La realidad es diferente para cada ser humano; porque se encuentra delimitada por el horizonte que cada sujeto pueda ver, atendiendo al modelo cultural en el cual se encuentra inserto, a la forma en que fue educado para captarlo.
La educación precisamente, tiene como meta homogeneizar y condicionar ese universo, el cual se estrecha y fragmenta cada vez más, especialmente en un modelo globalizado que impone códigos homogéneos, sobre los cuales debe y tiene que mirarse y sentirse el mundo, especialmente, para la competitividad y poderse sostener en el mercado.
Paradójicamente mientras más avanza el mundo, perdemos los sentidos agudos que nos permitían enfrentarnos a medios agrestes y adversos; cada día somos más vulnerables a los virus y al medio congestionado y artificial que hemos reinventado.
La virtualidad nos hermetiza, momifica en vida, nos coloca alerta frente al ataque y la sorpresa del otro, que se nos hace peligroso frente al miedo, que es en estos momentos el que más vende.

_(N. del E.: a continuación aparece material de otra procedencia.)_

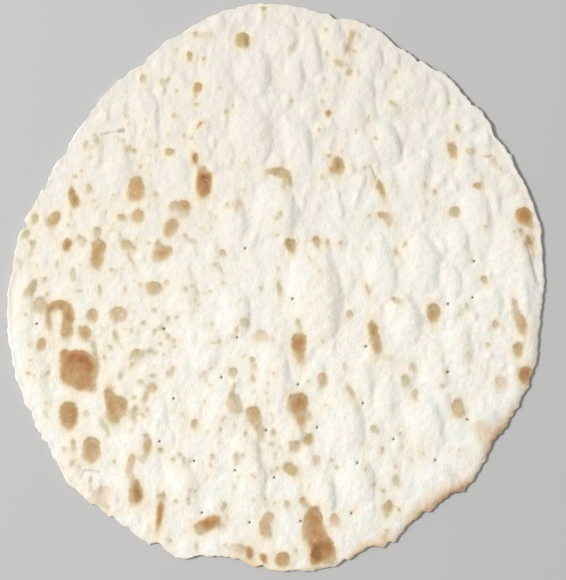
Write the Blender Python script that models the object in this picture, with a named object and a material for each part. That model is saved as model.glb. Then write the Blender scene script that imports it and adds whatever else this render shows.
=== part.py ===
"""Taftoon: a large, thin, round flatbread lying flat with its blistered side up.

The bread is one solid. A square grid is drawn out into the round, hand-stretched outline, its top is raised in long
soft blisters, its rim is rounded over, and its underside is one flat face.
Metres, +Z up, origin on the underside below the middle of the bread.
"""

import bmesh
import bpy
import numpy as np

MM = 0.001
NAME = "taftoon"

# Size of the round
WIDTH = 376 * MM            # along X
LENGTH = 399 * MM           # along Y, the way the dough was stretched
SHEET = 3.5 * MM            # crumb between the blisters
SWELL = 0.7 * MM            # slow rise and fall of the sheet
SWELL_SPAN = 95 * MM        # distance from one rise to the next

# The rim, from the top surface round to the underside
RIM_ROUND = 9 * MM          # how far in from the edge the top starts to round over
RIM_HEIGHT = 1.9 * MM       # height of the widest point of the edge
RIM_LOWER = 0.7 * MM        # height of the turn below it
LOWER_INSET = 0.6 * MM      # how far that turn lies inside the edge
FOOT_INSET = 2.4 * MM       # how far inside the edge the flat underside starts

# Where the outline leaves a plain oval: bearing in degrees from +X, half-width in degrees, how far out in mm
OUTLINE_LOBES = [
    (13, 4, 1.6),
    (32, 8, -3.2),
    (45, 6, -4.4),
    (60, 9, -8.4),
    (79, 8, -5.0),
    (98, 5, -1.4),
    (109, 5, -6.8),
    (121, 8, -11.6),
    (138, 12, -12.2),
    (155, 14, -11.6),
    (175, 5, -1.4),
    (205, 16, 4.0),
    (226, 8, 5.6),
    (241, 4, 3.0),
    (250, 3, 4.4),
    (260, 6, -6.4),
    (289, 3, -3.6),
    (304, 8, -7.6),
    (315, 3, 2.0),
    (325, 8, -4.6),
    (353, 6, -1.4),
]

# The large blisters: x, y, width, length and height in mm, and the lean of the long axis from +Y in degrees
BLISTERS = [
    (28, -7, 38, 66, 4.6, 8),
    (1, 50, 32, 40, 3.4, 10),
    (-14, 151, 24, 36, 3.3, 4),
    (5, 171, 20, 22, 2.4, 0),
    (17, 148, 16, 30, 2.6, 6),
    (-16, 108, 27, 42, 3.6, 5),
    (-89, 120, 21, 44, 3.0, 14),
    (-27, -18, 23, 37, 3.0, -6),
    (-1, -61, 25, 41, 3.6, 10),
    (-19, -128, 26, 50, 3.4, 6),
    (45, -93, 29, 44, 3.4, 12),
    (102, 17, 29, 44, 3.6, 10),
    (91, -23, 21, 36, 2.8, 14),
    (74, 13, 23, 36, 3.0, 8),
    (98, 78, 22, 24, 3.0, 20),
    (94, 134, 28, 22, 2.8, 40),
    (66, 159, 20, 19, 2.4, 30),
    (47, 173, 20, 26, 2.8, 10),
    (145, 47, 22, 42, 3.6, 8),
    (130, 26, 20, 34, 2.8, 6),
    (58, -137, 26, 32, 3.0, 20),
    (-65, -141, 20, 38, 2.8, 16),
    (105, -97, 30, 42, 3.4, 24),
    (113, -134, 18, 34, 2.6, 62),
    (-168, -58, 20, 44, 2.6, 14),
]

# The small blisters between them, spread by a seeded draw
SMALL_COUNT = 120
SMALL_WIDTH = (13 * MM, 22 * MM)
SMALL_STRETCH = (1.2, 2.0)      # length over width
SMALL_HEIGHT = (0.7 * MM, 1.7 * MM)
SMALL_LEAN = (-5, 30)           # degrees from +Y
SMALL_REACH = 0.94              # how far out they go, as a share of the outline's radius
SEED = 20

DOME_POWER = 1.5                # 1 is a plain round dome, more runs out more softly
BLEND_POWER = 3                 # how sharply overlapping blisters part, from 1, a plain sum

# The mesh
GRID_CELLS = 58             # cells along a side of the square grid
RIM_RINGS = 3               # outermost rings of cells, which make the rounded rim
RIM_CROWDING = 1.7          # over 1, the rim's rings crowd towards the edge


def disc_from_square(s, t):
    """Bearing and ring of each grid point: nested squares of the grid become nested circles."""
    wide = np.abs(s) >= np.abs(t)
    reach = np.where(wide, s, t)
    across = np.where(wide, t, s) / np.where(reach == 0, 1, reach)
    turn = np.pi / 4 * across
    angle = np.where(wide, turn, np.pi / 2 - turn)
    bearing = np.arctan2(reach * np.sin(angle), reach * np.cos(angle))
    return bearing, np.abs(reach)


def outline_radius(bearing):
    """Radius of the oval at each bearing, with the lobes and hollows of the hand-stretched edge."""
    across, along = WIDTH / 2, LENGTH / 2
    radius = across * along / np.hypot(along * np.cos(bearing), across * np.sin(bearing))
    for middle, spread, out in OUTLINE_LOBES:
        off = (np.degrees(bearing) - middle + 180) % 360 - 180
        radius = radius + out * MM * np.exp(-(off / spread) ** 2)
    return radius


def ring_radius(ring, edge):
    """Radius of each ring, 1 at the edge and 0 in the middle. The outermost rings crowd into the rounded rim, and the
    others share out the rest of the way evenly."""
    half = GRID_CELLS / 2
    steps_in = (1 - ring) * half
    rim_inset = RIM_ROUND * (np.clip(steps_in, 0, RIM_RINGS) / RIM_RINGS) ** RIM_CROWDING
    way_in = np.clip((steps_in - RIM_RINGS) / (half - RIM_RINGS), 0, 1)
    return (edge - rim_inset) * (1 - way_in)


def dome(x, y, blister):
    """Height of one blister: an oval dome that runs out smoothly into the sheet."""
    middle_x, middle_y, width, length, height, lean = blister
    lean = np.radians(lean)
    dx, dy = x - middle_x, y - middle_y
    across = (dx * np.cos(lean) + dy * np.sin(lean)) / (width / 2)
    along = (dy * np.cos(lean) - dx * np.sin(lean)) / (length / 2)
    return height * np.clip(1 - across ** 2 - along ** 2, 0, 1) ** DOME_POWER


def small_blisters():
    """The seeded small blisters, in the same form as a row of BLISTERS but in metres."""
    draw = np.random.default_rng(SEED)
    rows = []
    for _ in range(SMALL_COUNT):
        bearing = draw.uniform(-np.pi, np.pi)
        reach = SMALL_REACH * np.sqrt(draw.uniform(0, 1))
        radius = reach * outline_radius(bearing)
        width = draw.uniform(*SMALL_WIDTH)
        length = width * draw.uniform(*SMALL_STRETCH)
        height = draw.uniform(*SMALL_HEIGHT)
        lean = draw.uniform(*SMALL_LEAN)
        rows.append((radius * np.cos(bearing), radius * np.sin(bearing), width, length, height, lean))
    return rows


def top_height(x, y):
    """Height of the top: the swelling sheet, with all blisters blended where they meet."""
    swell = SWELL * np.sin(2 * np.pi * x / SWELL_SPAN + 1) * np.cos(2 * np.pi * y / SWELL_SPAN)
    large = [(*(MM * size for size in row[:5]), row[5]) for row in BLISTERS]
    raised = sum(dome(x, y, row) ** BLEND_POWER for row in large + small_blisters()) ** (1 / BLEND_POWER)
    return SHEET + swell + raised


def rounded_rim(inset, height):
    """Height near the edge: a quarter oval from the rim's widest point up to the top surface."""
    into = np.clip(inset / RIM_ROUND, 0, 1)
    return RIM_HEIGHT + (height - RIM_HEIGHT) * np.sqrt(1 - (1 - into) ** 2)


def bread_points(grid):
    """Moves the grid's points to the bread's surface. The grid's z says which turn of the rim a point belongs to."""
    bearing, ring = disc_from_square(grid[:, 0], grid[:, 1])
    turn = np.rint(-grid[:, 2])
    edge = outline_radius(bearing)
    radius = ring_radius(ring, edge)
    radius = np.where(turn == 1, edge - LOWER_INSET, radius)
    radius = np.where(turn == 2, edge - FOOT_INSET, radius)
    x, y = radius * np.cos(bearing), radius * np.sin(bearing)
    z = rounded_rim(edge - radius, top_height(x, y))
    z = np.where(turn == 1, RIM_LOWER, z)
    z = np.where(turn == 2, 0, z)
    middle_x, middle_y = (x.min() + x.max()) / 2, (y.min() + y.max()) / 2
    return np.column_stack([x - middle_x, y - middle_y, z])


def drop_border(bm):
    """Extrudes the sheet's open border one step down, and returns the new border's edges."""
    border = [edge for edge in bm.edges if edge.is_boundary]
    made = bmesh.ops.extrude_edge_only(bm, edges=border)["geom"]
    lower = [item for item in made if isinstance(item, bmesh.types.BMVert)]
    bmesh.ops.translate(bm, verts=lower, vec=(0, 0, -1))
    return [edge for edge in bm.edges if edge.is_boundary]


def closed_sheet():
    """A square grid for the top, two turns down for the rim, and one flat face for the underside."""
    bm = bmesh.new()
    bmesh.ops.create_grid(bm, x_segments=GRID_CELLS, y_segments=GRID_CELLS, size=1)
    drop_border(bm)
    foot = drop_border(bm)
    bmesh.ops.holes_fill(bm, edges=foot)
    bmesh.ops.recalc_face_normals(bm, faces=bm.faces)
    mesh = bpy.data.meshes.new(NAME)
    bm.to_mesh(mesh)
    bm.free()
    return mesh


def baked_crust():
    """Pale, floury, matt bread crust."""
    material = bpy.data.materials.new("baked_crust")
    material.use_nodes = True
    shader = material.node_tree.nodes["Principled BSDF"]
    shader.inputs["Base Color"].default_value = (0.86, 0.80, 0.70, 1)
    shader.inputs["Roughness"].default_value = 0.85
    shader.inputs["Metallic"].default_value = 0
    material.diffuse_color = (0.86, 0.80, 0.70, 1)
    return material


def make_taftoon(collection):
    """The bread itself."""
    mesh = closed_sheet()
    grid = np.empty(len(mesh.vertices) * 3)
    mesh.vertices.foreach_get("co", grid)
    mesh.vertices.foreach_set("co", bread_points(grid.reshape(-1, 3)).ravel())
    mesh.update()
    mesh.shade_smooth()
    mesh.materials.append(baked_crust())
    bread = bpy.data.objects.new(NAME, mesh)
    collection.objects.link(bread)
    return bread


def main():
    for old in list(bpy.data.objects):
        bpy.data.objects.remove(old, do_unlink=True)
    collection = bpy.data.collections.new(NAME)
    bpy.context.scene.collection.children.link(collection)
    make_taftoon(collection)


main()
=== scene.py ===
"""The looks of a taftoon: a pale, blistered, scorch-spotted flatbread on a plain pale floor.

One closed mesh stands for the bread. Its shape and its baking marks are worked out as whole arrays, and the
crust's material turns the marks into colour, grain and sheen. Sizes in the tables are millimetres, the mesh
is in metres.
"""

import math

import bpy
import numpy as np
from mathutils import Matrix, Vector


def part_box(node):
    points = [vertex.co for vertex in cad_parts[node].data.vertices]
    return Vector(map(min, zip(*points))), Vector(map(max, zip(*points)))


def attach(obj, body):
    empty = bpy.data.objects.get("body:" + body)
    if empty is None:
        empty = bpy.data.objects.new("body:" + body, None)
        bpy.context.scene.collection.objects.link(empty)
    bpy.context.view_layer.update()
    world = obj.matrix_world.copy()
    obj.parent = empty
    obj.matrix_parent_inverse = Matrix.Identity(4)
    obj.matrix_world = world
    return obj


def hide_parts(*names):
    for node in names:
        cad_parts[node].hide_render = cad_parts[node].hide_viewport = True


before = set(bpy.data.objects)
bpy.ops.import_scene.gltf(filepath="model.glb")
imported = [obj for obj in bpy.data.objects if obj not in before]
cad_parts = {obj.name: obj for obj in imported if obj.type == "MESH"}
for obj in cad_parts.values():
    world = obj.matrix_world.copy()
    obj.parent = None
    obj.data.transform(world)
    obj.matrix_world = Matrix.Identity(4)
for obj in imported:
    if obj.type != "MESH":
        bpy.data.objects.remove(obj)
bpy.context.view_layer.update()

MM = 0.001

# ---------------------------------------------------------------- the round

WIDTH = 376                 # along X
LENGTH = 399                # along Y, the way the dough was stretched
SHEET = 3.4                 # crumb between the blisters
CROWN = 1.0                 # how much thicker the middle of the round is, fading out over its radius
TALLEST = 8.2               # no blister stands higher than this

# Every blister, crease, hole and spot is placed from this point
MARKS_CENTRE = (-0.4, -1.5)

# Where the outline leaves a plain oval: bearing in degrees from +X, half-width in degrees, how far out
OUTLINE_LOBES = [
    (13, 4, 1.6),
    (32, 8, -3.2),
    (45, 6, -4.4),
    (60, 9, -8.4),
    (79, 8, -5.0),
    (98, 5, -1.4),
    (109, 5, -6.8),
    (121, 8, -11.6),
    (138, 12, -12.2),
    (155, 14, -11.6),
    (175, 5, -1.4),
    (205, 16, 4.0),
    (226, 8, 5.6),
    (241, 4, 3.0),
    (250, 3, 4.4),
    (260, 6, -6.4),
    (289, 3, -3.6),
    (304, 8, -7.6),
    (315, 3, 2.0),
    (325, 8, -4.6),
    (353, 6, -1.4),
]

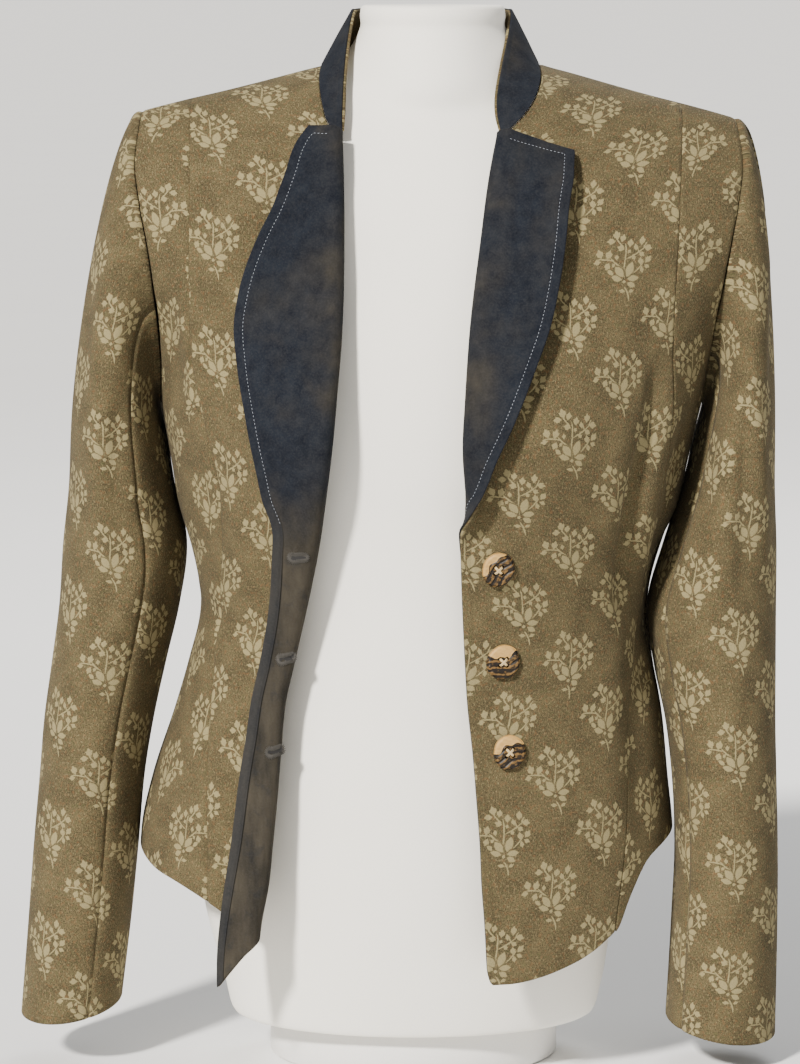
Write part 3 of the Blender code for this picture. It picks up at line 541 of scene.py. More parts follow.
def seamDips(points, ends, depth=0.85, reach=1.7):
    # Both sides of a pressed-open seam sink a little towards the line of stitching.
    run = lengthsAcross(points)
    rise = lengthsUp(points)
    far = {"left": run, "right": run[:, -1:] - run, "top": rise[-1:] - rise}
    dip = sum(bell(far[end], reach) for end in ends)
    return -depth * np.minimum(dip, 1)


def linked(name, data):
    # A new object in the scene.
    obj = bpy.data.objects.new(name, data)
    bpy.context.scene.collection.objects.link(obj)
    return obj


def buildMesh(name, points, faces, uv, attributes=()):
    mesh = bpy.data.meshes.new(name)
    mesh.from_pydata(toRow(points).tolist(), [], faces)
    corner = np.empty(len(mesh.loops), np.int32)
    mesh.loops.foreach_get("vertex_index", corner)
    if uv is not None:
        layer = mesh.uv_layers.new(name="cloth")
        layer.data.foreach_set("uv", (uv[corner] / 1000).astype(np.float32).ravel())
    for label, values in attributes:
        mesh.attributes.new(label, "FLOAT", "POINT").data.foreach_set("value", values.astype(np.float32))
    mesh.polygons.foreach_set("use_smooth", np.ones(len(mesh.polygons), bool))
    mesh.validate()
    return linked(name, mesh)


def toRow(points):
    return (np.asarray(points) - rowOrigin) / 1000


def fromRow(place):
    return np.array(place) * 1000 + rowOrigin


def clothWall(name, outer, inner, uv, cells=None, rim=0.45, attributes=()):
    # A closed wall between two grids, with an edge that is rounded by one middle line.
    rows, columns = outer.shape[:2]
    if cells is None:
        cells = np.ones((rows - 1, columns - 1), bool)
    r, c = np.nonzero(cells)
    number = np.arange(rows * columns).reshape(rows, columns)
    squares = np.stack([number[r, c], number[r, c + 1], number[r + 1, c + 1], number[r + 1, c]], 1)
    used, squares = np.unique(squares, return_inverse=True)
    squares = squares.reshape(-1, 4)
    edges = np.concatenate([squares[:, [k, (k + 1) % 4]] for k in range(4)])
    total = len(used)
    key = edges[:, 0] * total + edges[:, 1]
    back = edges[:, 1] * total + edges[:, 0]
    border = edges[~np.isin(key, back)]
    front = outer.reshape(-1, 3)[used]
    rear = inner.reshape(-1, 3)[used]
    middle = (front + rear) / 2
    a, b, c, d = (front[squares[:, k]] for k in range(4))
    winding = ((front - rear)[squares[:, 0]] * np.cross(c - a, d - b)).sum()
    out = np.zeros((total, 3))
    span = front[border[:, 1]] - front[border[:, 0]]
    away = unit(np.cross(span, front[border[:, 0]] - rear[border[:, 0]]))
    np.add.at(out, border[:, 0], away)
    np.add.at(out, border[:, 1], away)
    out = unit(out)
    line = np.unique(border)
    place = np.full(total, -1)
    place[line] = np.arange(len(line))
    middle = middle[line] + np.sign(winding) * rim * out[line]
    points = np.concatenate([front, rear, middle])
    a, b = border[:, 0], border[:, 1]
    ma, mb = 2 * total + place[a], 2 * total + place[b]
    faces = squares.tolist() + (squares[:, ::-1] + total).tolist()
    faces += np.stack([b, a, ma, mb], 1).tolist() + np.stack([mb, ma, a + total, b + total], 1).tolist()
    flatUv = placed(name, outer, uv).reshape(-1, 2)[used]
    flatUv = np.concatenate([flatUv, flatUv, flatUv[line]])
    spread = []
    for label, values in attributes:
        flat = values.reshape(-1)[used]
        spread.append((label, np.concatenate([flat, flat, flat[line]])))
    if winding < 0:
        faces = [face[::-1] for face in faces]
    return buildMesh(name, points, faces, flatUv, spread)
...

La capacidad de tolerar y aceptarnos especialmente en la diferencia, y el fracaso, se fragmentan en cada devenir; dormimos, comemos y sentimos menos, en tanto la depresión y el estrés nos esperan en la esquina, antes de llegar el atardecer.
Nuestra mirada permanece ya no frente al mundo, contemplando el horizonte, o la bóveda celestial, sino frente al ordenador o celular, mendigando una voz que nos acompañe en nuestra eterna soledad; con la promesa de ganar comodidad, cada vez perdemos calidad de vida, de esta trampa mortal, se nos dificulta escapar, como aquellos animales de piel delicada que pagan su cuota de sufrimiento, por exhibir sus galas a la codicia humana.